Raleigh City Council had an eventful evening Tuesday, with a full agenda and a controversy at every turn. The Council’s chamber was so full of people starting out that Mayor Nancy McFarlane expedited a divisive Hillsborough Street zoning case to try to free up some space for the remainder of the evening.

Residents showed up to protest the Stone’s Warehouse sale, which would close the Rex Senior Health Center; city planners talked Hillsborough Street revitalization and residents will have to wait some more to see if the rezoning at the intersection of Varsity Drive and Avent Ferry Road will be allowed.

Raleigh City Council delays another zoning case

Hundreds of well-organized University Park residents, clad in red T-shirts, attended the evening meeting to show their opposition to a proposed student housing project between Montomgery and Furches Streets, near Meredith College, that they feel is neither complementary nor compatible with their neighborhood.

Though the Raleigh Planning Commission unanimously found the project to be consistent with Raleigh’s 2030 Comprehensive Plan and Future Land Use Map, neighbors say the five-story building would be too large in terms of mass and scale, would generate too much traffic and eat up parking space and would detract from the historic University Park neighborhood and the area’s natural amenities, cultural and community resources.

“We can embrace new development that is compatible,” said resident Jennifer Williams. “We would support neighbor friendly business on the street. We do now. We believe it is possible to create an inviting western gateway and respect and enhance this neighborhood that has been an integral part of Raleigh for 90 years.”

The project has been in the works for more than a year and nearly 500 residents have signed a petition opposing it. Council members Maiorano, Crowder and Stephenson said they agreed that the project is too big for the neighborhood. “Respectfully, I disagree with Planning staff and agree this project is fundamentally not consistent with the Comprehensive Plan,” Stephenson said.

Council deferred the case for two weeks to give the attorney for the developer Mack Paul and the neighbors time to negotiate before making a decision on the rezoning.

Southeast Raleigh residents speak out against removal of Rex Health Care Center

Last month, the City Council approved the sale of the vacant Stone’s Warehouse on Davie Street for redevelopment to Transfer Company LLC, a group with plans to transform the building into a cluster of restaurants and cafes, townhomes and possibly a grocery store.
Critics of the Transfer group’s plans are upset that it doesn’t provide any affordable housing and will force the Rex Senior Health Center, which leases a building on the site, to close.

“Our best interests are not served with the removal of Rex Healthcare,” said Danny Coleman, the chair of the South Central Citizen’s Advisory Committee. “(Rex) doesn’t make a profit but the community profits tremendously.”
Coleman was joined by about half a dozen other speakers who echoed the value of the center to senior and low-income residents in the community.
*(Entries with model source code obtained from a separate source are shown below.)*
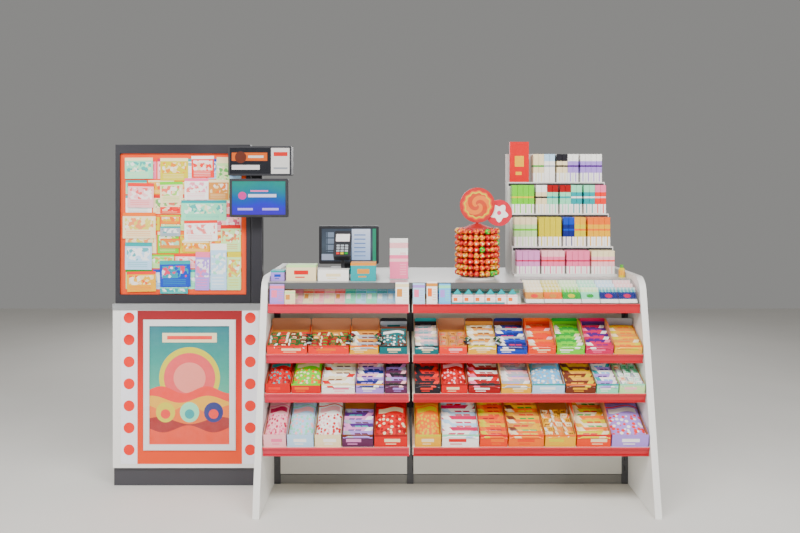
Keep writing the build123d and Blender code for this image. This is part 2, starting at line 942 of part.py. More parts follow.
def card_terminal():
    """Payment terminal leaning on a short pole."""
    foot = upright_disc(terminal_x, terminal_y, worktop_top, terminal_foot, terminal_foot_height)
    pole = upright_disc(terminal_x, terminal_y, worktop_top, terminal_pole, terminal_height)
    body = Box(terminal_width, terminal_length, terminal_thick)
    body = fillet(body.edges().filter_by(Axis.Z), terminal_corner)
    place = Pos(terminal_x, terminal_y, worktop_top + terminal_height + terminal_thick / 2)
    return foot + pole + place * Rot(X=terminal_tilt) * body


def leaflet_stand():
    """Clear stand bent from one sheet."""
    y0 = leaflet_y
    t = leaflet_sheet
    return across([(y0, worktop_top), (y0 + leaflet_foot, worktop_top), (y0 + leaflet_foot, worktop_top + t),
                   (y0 + t, worktop_top + t), (y0 + leaflet_lean + t, worktop_top + leaflet_height),
                   (y0 + leaflet_lean, worktop_top + leaflet_height)],
                  leaflet_x - leaflet_width / 2, leaflet_x + leaflet_width / 2)


def counter_boxes():
    boxes = []
    x = x_bays + box_row_start
    for width, height in zip(box_row_widths, box_row_heights):
        boxes.append(block(x, x + width, box_row_y - box_row_depth / 2, box_row_y + box_row_depth / 2,
                           worktop_top, worktop_top + height))
        x += width + box_row_gap
    return boxes


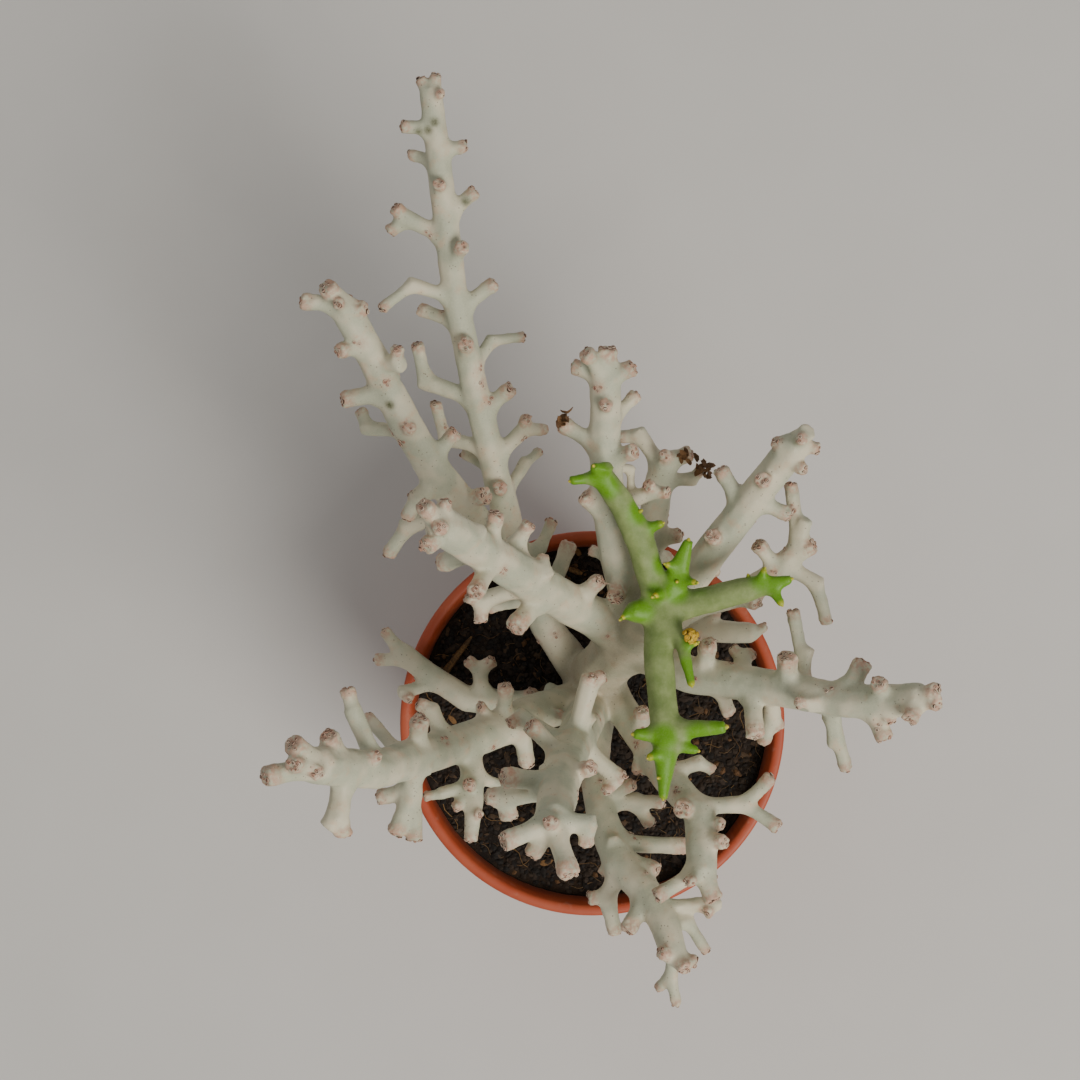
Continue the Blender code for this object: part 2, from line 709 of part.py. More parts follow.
def make_sliver(name, share, direction, heading, length, width, material):
    """A thin, tapering splinter of bark that lies just clear of the soil."""
    middle = level(direction) * share * soil_radius()
    ahead = level(heading)
    across = level(heading + 90)
    stations = [middle + ahead * along_it * length * MM for along_it, _ in SLIVER_OUTLINE]
    lift = max(soil_height(station.x, station.y) for station in stations) + 2 * GAP
    shape = bmesh.new()
    rings = []
    for centre, (_, half) in zip(stations, SLIVER_OUTLINE):
        centre.z = lift
        reach = across * half * width * MM
        thick = Vector((0, 0, SLIVER_THICK * (0.5 + half)))
        over = centre + thick
        corners = (centre - reach, centre + reach, over + reach * SLIVER_TOP, over - reach * SLIVER_TOP)
        rings.append([shape.verts.new(corner) for corner in corners])
    for lower, upper in zip(rings, rings[1:]):
        for k in range(4):
            after = (k + 1) % 4
            shape.faces.new((lower[k], lower[after], upper[after], upper[k]))
    shape.faces.new(reversed(rings[0]))
    shape.faces.new(rings[-1])
    return object_from(name, shape, material)


def main():
    clear_scene()
    waxy = make_material("waxy_stem", WAXY_STEM, 0.5)
    bark = make_material("old_stem_bark", OLD_BARK, 0.7)
    green = make_material("young_green", YOUNG_GREEN, 0.42)
    trunk_room = make_plant(waxy, bark, green)
    make_pot(make_material("terracotta_plastic", TERRACOTTA, 0.45))
    make_soil(make_material("peat", PEAT, 0.95), trunk_room)
    straw = make_material("straw", STRAW, 0.8)
    for name, sizes in SLIVERS.items():
        make_sliver(name, *sizes, straw)


main()
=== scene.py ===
# %% [markdown]
# # A potted coral euphorbia
# The plant is a pale, leafless euphorbia whose stems branch like antlers. It stands in a small
# terracotta-coloured plastic pot of dark peat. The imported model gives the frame: one closed, plain
# solid for each stem, the trunk, the shoots, the soil and the pot. This lesson grows the living
# surface over that frame, and each cell adds one thing that the real plant shows.

# %% Load the frame
import json
import math

import bmesh
import bpy
import numpy as np
from mathutils import Matrix, Vector, kdtree, noise
from mathutils.bvhtree import BVHTree

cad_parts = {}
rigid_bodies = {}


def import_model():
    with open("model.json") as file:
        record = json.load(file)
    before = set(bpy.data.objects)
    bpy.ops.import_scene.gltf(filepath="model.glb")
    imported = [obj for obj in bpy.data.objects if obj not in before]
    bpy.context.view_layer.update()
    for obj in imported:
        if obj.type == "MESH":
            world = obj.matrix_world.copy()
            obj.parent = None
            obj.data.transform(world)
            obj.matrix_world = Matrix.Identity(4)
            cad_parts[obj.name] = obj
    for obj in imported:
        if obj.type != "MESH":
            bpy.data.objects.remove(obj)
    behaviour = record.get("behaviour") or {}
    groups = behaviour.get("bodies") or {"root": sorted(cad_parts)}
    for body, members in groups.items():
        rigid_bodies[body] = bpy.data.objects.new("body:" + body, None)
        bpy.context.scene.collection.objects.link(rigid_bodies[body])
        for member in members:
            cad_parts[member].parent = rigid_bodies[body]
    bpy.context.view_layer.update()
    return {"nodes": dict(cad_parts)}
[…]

Council member Eugene Weeks said the Council would “assist with the Rex relocation efforts” and that it is actively looking for vacant city property inside Southeast Raleigh. “I am personally engaged in how this issue will be resolved,” Weeks said. “We’re keeping our eyes open to be sure that whatever we get won’t be far from where Rex is now.”

Hillsborough Street Revitalization, Phase II

City planning staff presented a vision for revitalizing the section of Hillsborough Street west of Rosemary and Shepherd Streets to Gardner Street, an addition to the earlier renewal efforts of the eastern end of Hillsborough. The Council approved the proposal.

The $12 million project would incorporate raised medians, marked bike lanes and wider sidewalks as well as three additional traffic roundabouts, to improve safety for pedestrians and cyclists—Hillsborough Street is the most popular cycling corridor in the city. Other amenities will include brick pavers, underground power lines, LED street lights, public art, bike racks, trash cans and tree pits.

The project is about 65 percent complete and the next step will be to procure right of way easements from property owners, which should take around nine months. Construction is slated to begin in the spring of 2016.

But many Hillsborough Street business owners oppose the revitalization project on the grounds that it will constrict traffic flow, impair delivery trucks and kill business by doing away with turn lanes and making them inaccessible off of the roundabouts.

“This will be the nail in the coffin for businesses there that depend on Hillsborough Street as a destination location,” said Al Pleasants, owner of printing company Piedmont Litho, which has a location on Hillsborough.

Frank Liggett, a property owner who together with his business partner Chuck Grantham, have owned buildings that lease to businesses on Hillsborough for many years, says it is unfair to destroy businesses under Phase II for what city planners think will be “the greater good.”

“No one is listening to us and our concerns about flaws in the plan,” Liggett said. “This is the wrong plan for the wrong place for the wrong time.”

The other zoning case Raleigh City Council delayed

The developer of the parcel of land at the corner of Varsity Drive and Avent Ferry Road requested more time to negotiate with leaders at N.C. State University before making changes to a proposed rezoning case.

Neighbors in the Citizens Advisory Council West have opposed the project on the grounds that it will be too tall, too close to the street, incompatible with the rest of the area and will not provide enough parking for the students who would live there.